— Start —

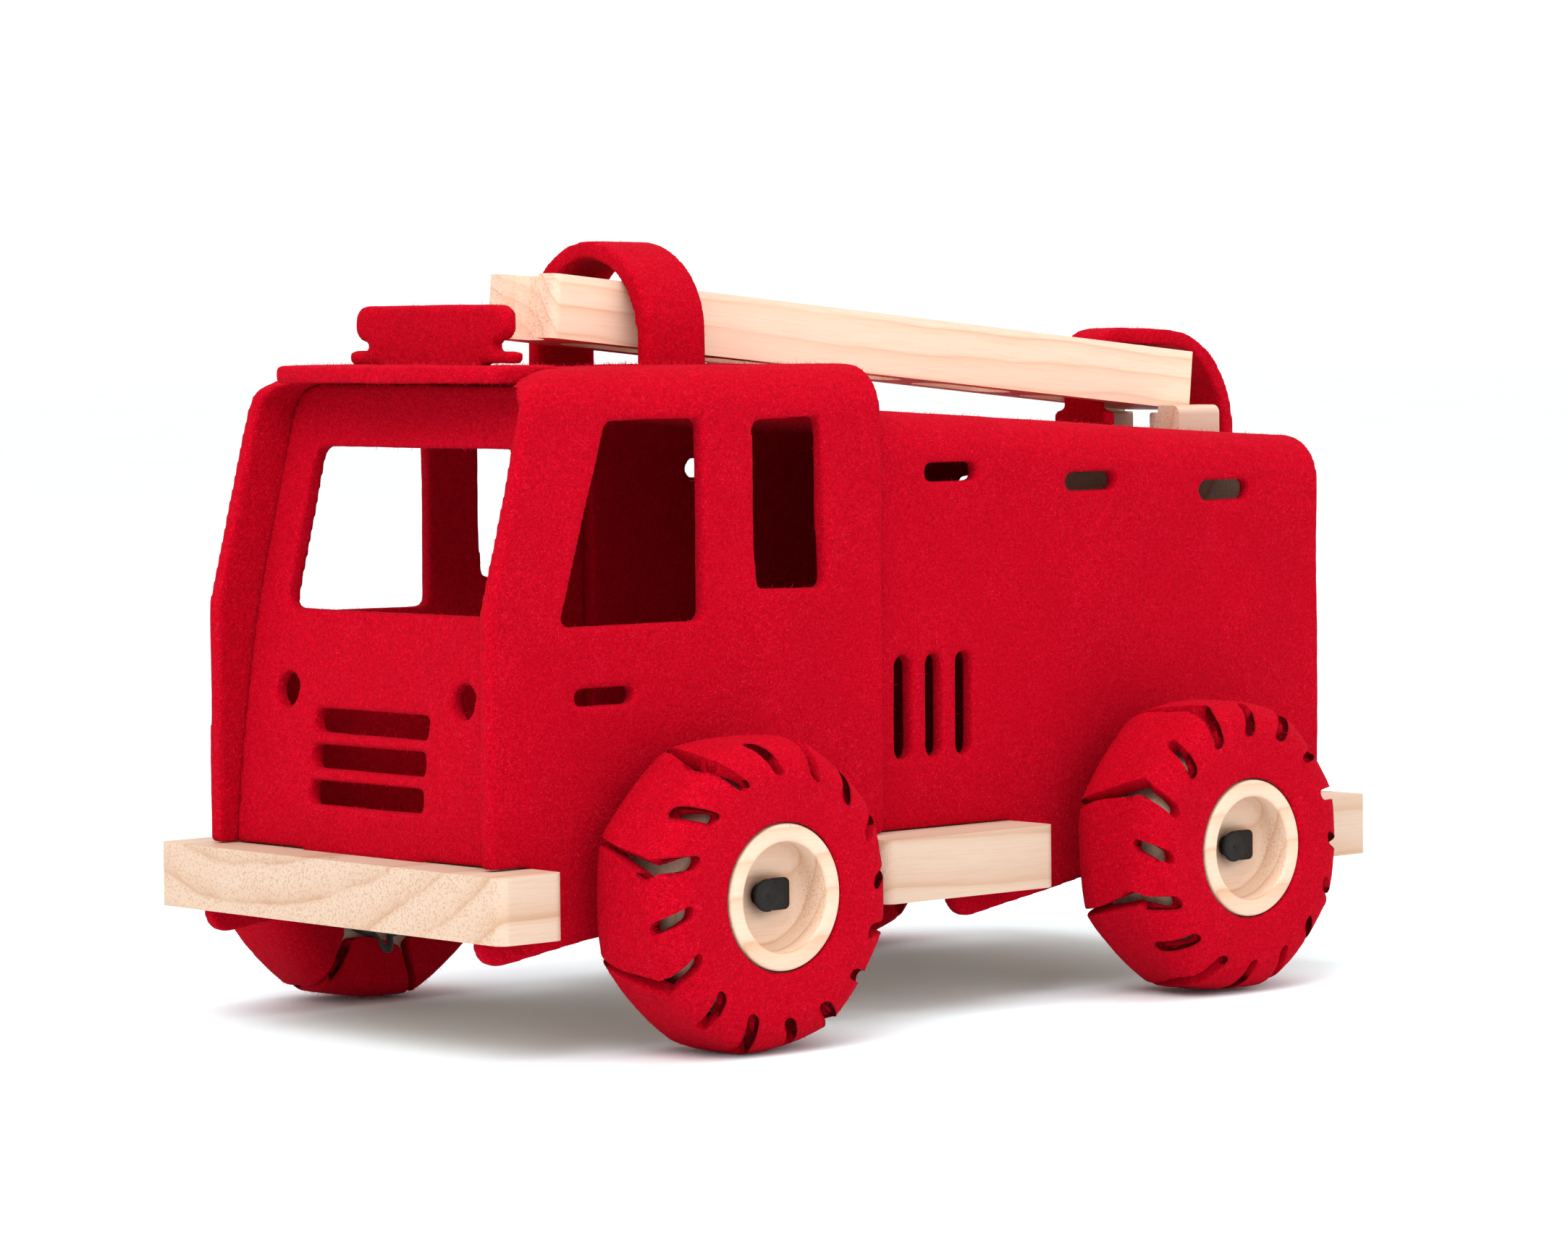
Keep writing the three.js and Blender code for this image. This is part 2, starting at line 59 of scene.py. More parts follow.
# ---- materials ----------------------------------------------------------------------------
class Graph:
    """A Principled material and short calls to wire nodes into it."""

    def __init__(self, name, **constants):
        self.material = bpy.data.materials.new(name)
        self.material.use_nodes = True
        self.tree = self.material.node_tree
        self.shader = self.tree.nodes["Principled BSDF"]
        for socket, value in constants.items():
            self.shader.inputs[socket.replace("_", " ")].default_value = value
        coordinates = self.add("TexCoord").outputs
        self.place = coordinates["Object"]
        self.normal = coordinates["Normal"]

    def add(self, kind, inputs=None, **settings):
        node = self.tree.nodes.new("ShaderNode" + kind)
        for key, value in settings.items():
            setattr(node, key, value)
        for key, value in (inputs or {}).items():
            if isinstance(value, bpy.types.NodeSocket):
                self.tree.links.new(value, node.inputs[key])
            else:
                node.inputs[key].default_value = value
        return node

    def math(self, operation, a, b=0.0):
        return self.add("Math", {0: a, 1: b}, operation=operation).outputs[0]

    def noise(self, vector, scale, detail=3.0, roughness=0.55):
        sockets = {"Vector": vector, "Scale": scale, "Detail": detail, "Roughness": roughness}
        return self.add("TexNoise", sockets).outputs["Fac"]

    def cell_edges(self, vector, scale):
        sockets = {"Vector": vector, "Scale": scale}
        return self.add("TexVoronoi", sockets, feature="DISTANCE_TO_EDGE").outputs["Distance"]

    def ramp(self, factor, *stops):
        node = self.add("ValToRGB", {"Fac": factor})
        elements = node.color_ramp.elements
        while len(elements) < len(stops):
            elements.new(0.5)
        for element, (position, color) in zip(elements, stops):
            element.position = position
            element.color = (*color, 1.0)
        return node.outputs["Color"]

    def mix(self, factor, a, b):
        """Blends two colours, each a socket or a red, green, blue tuple."""
        a, b = (value if isinstance(value, bpy.types.NodeSocket) else (*value, 1.0)
                for value in (a, b))
        return self.add("Mix", {0: factor, 6: a, 7: b}, data_type="RGBA").outputs[2]

    def finish(self, color, roughness, *bumps):
        """Wires the surface up. Each bump is (height, strength, distance)."""
        self.tree.links.new(color, self.shader.inputs["Base Color"])
        self.tree.links.new(roughness, self.shader.inputs["Roughness"])
        normal = None
        for height, strength, distance in bumps:
            sockets = {"Height": height, "Strength": strength, "Distance": distance}
            if normal is not None:
                sockets["Normal"] = normal
            normal = self.add("Bump", sockets).outputs["Normal"]
        self.tree.links.new(normal, self.shader.inputs["Normal"])
        return self.material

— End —

» Description of the task: All of the data needs to be printed once more, exactly.

» Problem solution:
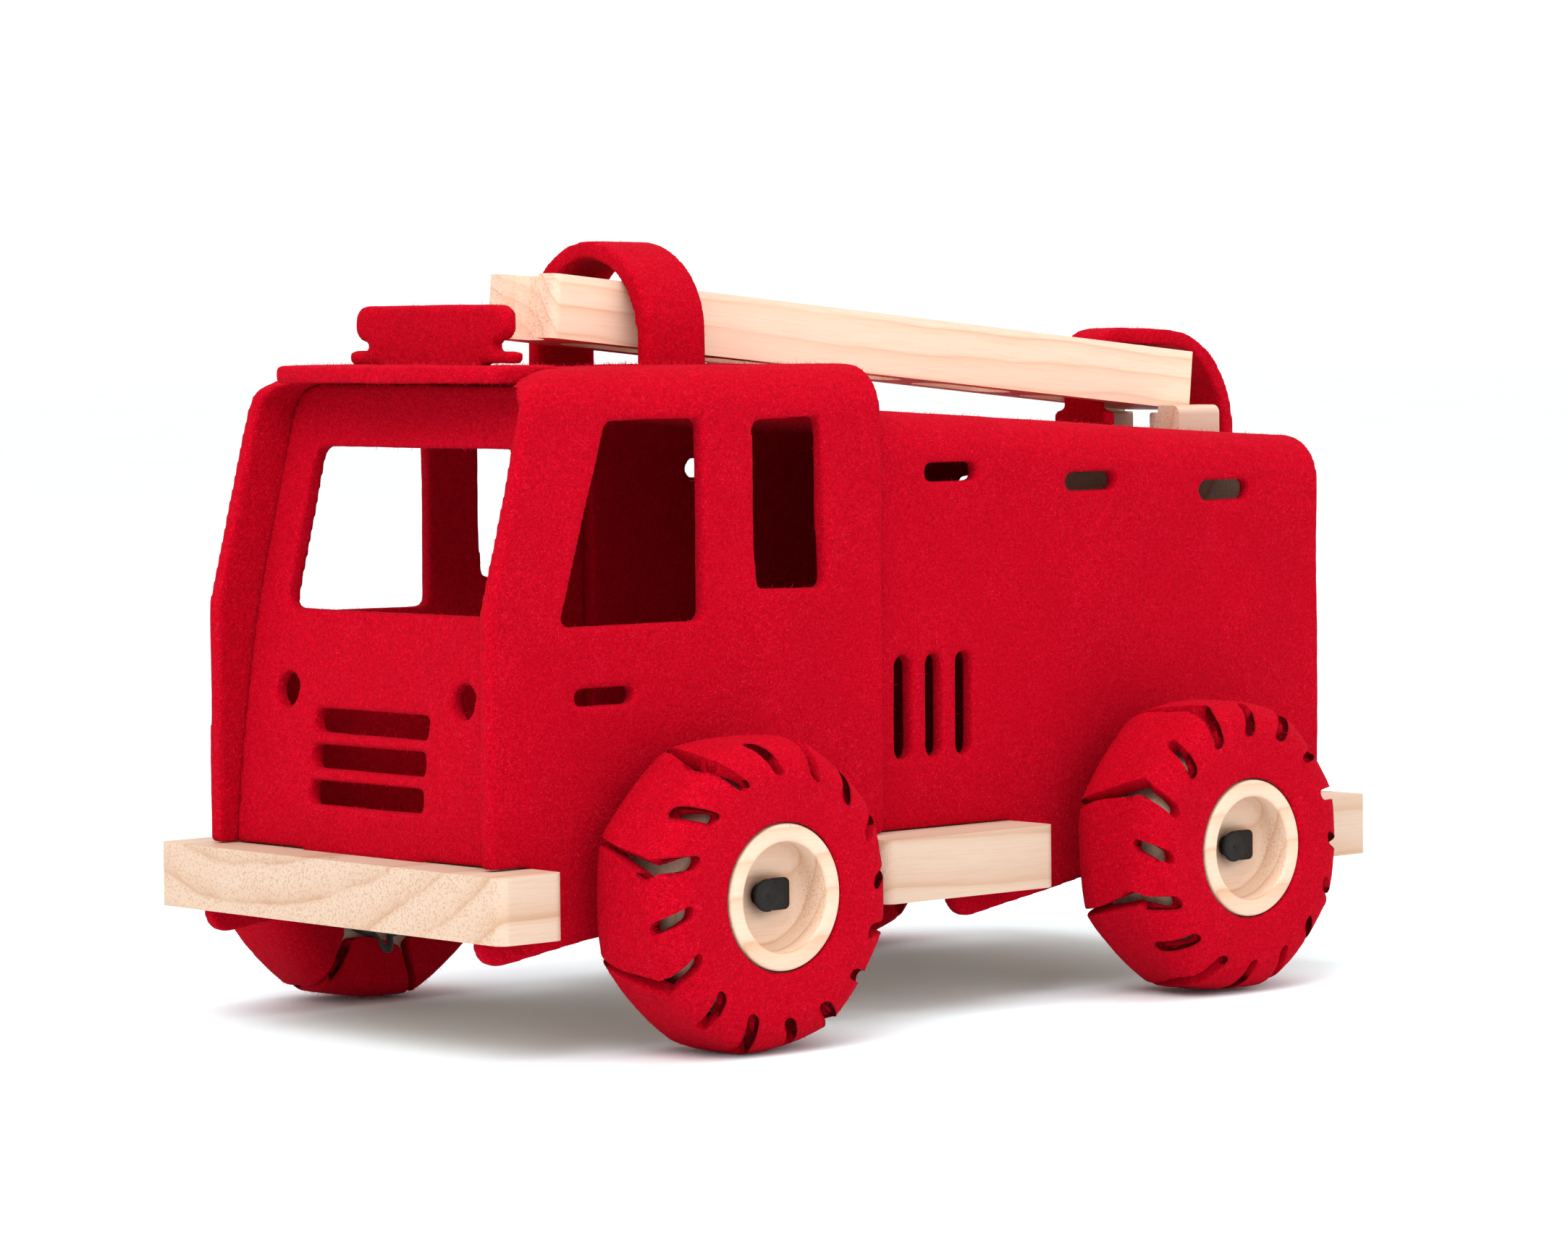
Keep writing the three.js and Blender code for this image. This is part 2, starting at line 59 of scene.py. More parts follow.
# ---- materials ----------------------------------------------------------------------------
class Graph:
    """A Principled material and short calls to wire nodes into it."""

    def __init__(self, name, **constants):
        self.material = bpy.data.materials.new(name)
        self.material.use_nodes = True
        self.tree = self.material.node_tree
        self.shader = self.tree.nodes["Principled BSDF"]
        for socket, value in constants.items():
            self.shader.inputs[socket.replace("_", " ")].default_value = value
        coordinates = self.add("TexCoord").outputs
        self.place = coordinates["Object"]
        self.normal = coordinates["Normal"]

    def add(self, kind, inputs=None, **settings):
        node = self.tree.nodes.new("ShaderNode" + kind)
        for key, value in settings.items():
            setattr(node, key, value)
        for key, value in (inputs or {}).items():
            if isinstance(value, bpy.types.NodeSocket):
                self.tree.links.new(value, node.inputs[key])
            else:
                node.inputs[key].default_value = value
        return node

    def math(self, operation, a, b=0.0):
        return self.add("Math", {0: a, 1: b}, operation=operation).outputs[0]

    def noise(self, vector, scale, detail=3.0, roughness=0.55):
        sockets = {"Vector": vector, "Scale": scale, "Detail": detail, "Roughness": roughness}
        return self.add("TexNoise", sockets).outputs["Fac"]

    def cell_edges(self, vector, scale):
        sockets = {"Vector": vector, "Scale": scale}
        return self.add("TexVoronoi", sockets, feature="DISTANCE_TO_EDGE").outputs["Distance"]

    def ramp(self, factor, *stops):
        node = self.add("ValToRGB", {"Fac": factor})
        elements = node.color_ramp.elements
        while len(elements) < len(stops):
            elements.new(0.5)
        for element, (position, color) in zip(elements, stops):
            element.position = position
            element.color = (*color, 1.0)
        return node.outputs["Color"]

    def mix(self, factor, a, b):
        """Blends two colours, each a socket or a red, green, blue tuple."""
        a, b = (value if isinstance(value, bpy.types.NodeSocket) else (*value, 1.0)
                for value in (a, b))
        return self.add("Mix", {0: factor, 6: a, 7: b}, data_type="RGBA").outputs[2]

    def finish(self, color, roughness, *bumps):
        """Wires the surface up. Each bump is (height, strength, distance)."""
        self.tree.links.new(color, self.shader.inputs["Base Color"])
        self.tree.links.new(roughness, self.shader.inputs["Roughness"])
        normal = None
        for height, strength, distance in bumps:
            sockets = {"Height": height, "Strength": strength, "Distance": distance}
            if normal is not None:
                sockets["Normal"] = normal
            normal = self.add("Bump", sockets).outputs["Normal"]
        self.tree.links.new(normal, self.shader.inputs["Normal"])
        return self.material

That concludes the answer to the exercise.